What I got from it probably wouldn't be super surprising to people here, but:

  • The climate science community is not that big. There's an everyone-knows-everyone dynamic.

  • They were not terribly concerned or interested in party politics. There was not much discussion of carbon taxes or other carbon abatement policies (and to the extent they were discussed it was as often as not in a derisive tone - one scientist in particular was very frustrated that no one could see that a geoengineering solution would be necessary). One scientist said on a personal level that he hoped climate change would not be prevented, so his research could be vindicated.

  • They were very interested and concerned about status. There was a bit of an "under siege" mentality where they were hypersensitive and reactive to criticisms from climate sceptics, and effort and pressure applied to ensure things were not presented in a way that "gave them ammo". There was some internal argument about the extent to which this was acceptable - Keith Briffa being one guy who was more principled and opposed to misrepresenting data, with Michael Mann on the other side being particularly shameless. Others were actively obstructive of people attempting to check their work, because they didn't want mistakes to be found.

  • They were paranoid about rooting out any possible "closet sceptics". Any hint of maybe-kinda-scepticism was reacted against furiously - e.g. there was talk of finding a way to push out a journal editor who allowed a sceptical paper to get published, exhortations to keep certain papers out of the IPCC process by any means necessary, even redefining "peer review" to exclude them, etc.

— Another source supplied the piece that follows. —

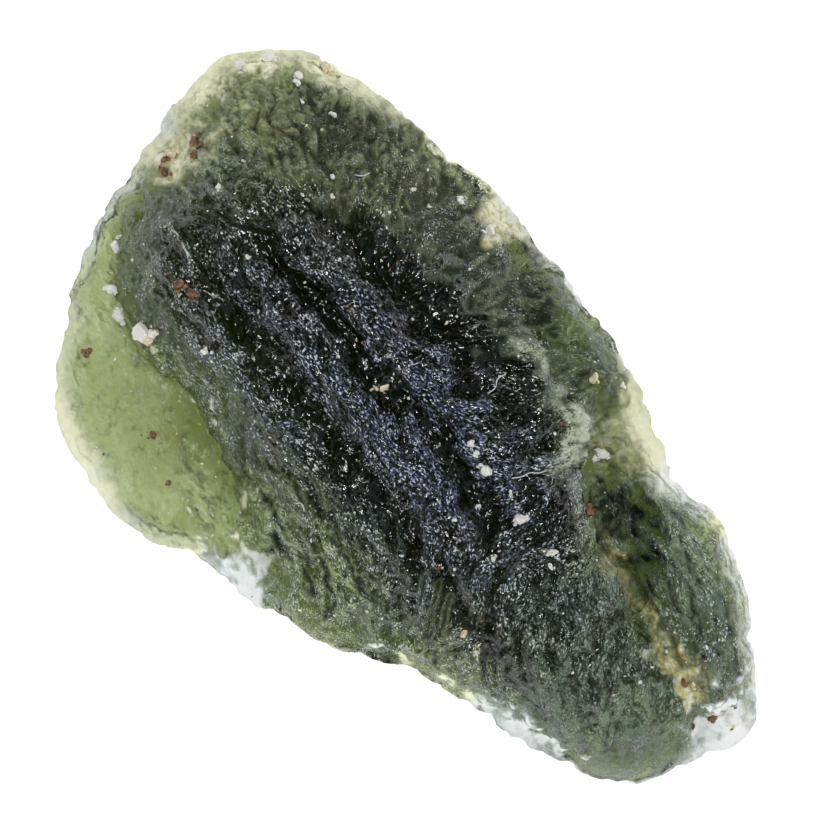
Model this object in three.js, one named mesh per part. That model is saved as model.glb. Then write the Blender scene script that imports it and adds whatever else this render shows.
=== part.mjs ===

  • Privately there was more acknowledgement of uncertainty and gaps in the knowledge of the climate system than you see in public - again, they deliberately presented their knowledge as more broad and more certain than they actually were, to reduce attack surface.

The big takeaway I got was to be mistrustful of experts - even to the extent they are sincere and well meaning (and some clearly were), they are likely to be operating within an ecosystem and an incentive structure that makes honesty dangerous.

Fascinating, I've studies under some of these professors and this sounds entirely realistic and plausible human psychology.

It's worth noting that the stratigraphic record has many instances of climate change, and you don't need a simulation to put bounds on the type of changes we could possibly see. How likely it is, is another matter of course. (e.g. https://en.wikipedia.org/wiki/Pliocene_climate)

Interesting! Do you mind if I ask who you studied under?

Oh not the climategate ones, just climate science professors (although I assume it's a field wide problem). I shouldn't mention names either way as it would dox my alt account. But I was just doing my honours, and while they seemed to have excellent character and integrity, I didn't have the full picture of the pressure they were under.

e.g. "hide the decline"

I remember this one. It got reported as climate scientists hiding rising temperatures in their data, which was then trivially debunked. It was actually that they had to apply statistical obstacles to hide the fact that their proxy data was badly flawed. They had used ice core and tree ring measurements to estimate temperatures over the 2000-year period before modern records. (This was and is standard practice.) But starting at around the 1960s, when such real-world data became available, the proxy data wildly diverged. The proxy models predicted lowering temperatures, while the real-world data showed rising temperatures. So, instead of throwing out the models and truncating a 2000-year theory to a few decades, they used "Mike's Nature Trick" to "hide the decline".

As I recall, the paper discussed here was influential but not ultimately important. However, the same methodologies were used to create the famous "Hockey Stick Graph," which purported to show that global temperatures had been flat or wven mildly declining until modern industry and CO2 emissions. It was probably this graph, or the idea of this graph, that did more than anything else to convince the public that climate change was a real and present threat. I haven't seen it in a while.

I'll start with a low effort set of "stylised facts". Feel free to argue

I assume that where there is one company or politician or agency or country doing something, they are probably all doing it.

Re: CIA spying on the Senate.

Not exactly. "Spying" heavily implies that the CIA put together a plan to covertly steal emails or other info. This was much more like corporate IT when they say "No, we can't access your computer without your password." Well, yeah, they can. And they did, which was a no-no an still bad. But it was limited to a shared drive concerned with one tranche of declassified files. It wasn't the CIA reading senator's e-mails in real time.

One thing that I think should always be kept in mind when talking about FBI/CIA/NSA etc. is that they're still all massive bureaucracies and are, therefore, subject to a lot of least-common-denominators-in-massive-bureacracy outcomes. Not everyone at CIA is a spy. They have IT people who are probably just ... IT people with security clearances. They do dumb stuff because they're bored and dumb and not the one's who get to drink martinis in Monaco and split Uber Blacks with James Bond or whatever.

Interesting, that is different from what I was imagining. I didn't realise it was on CIA premises either.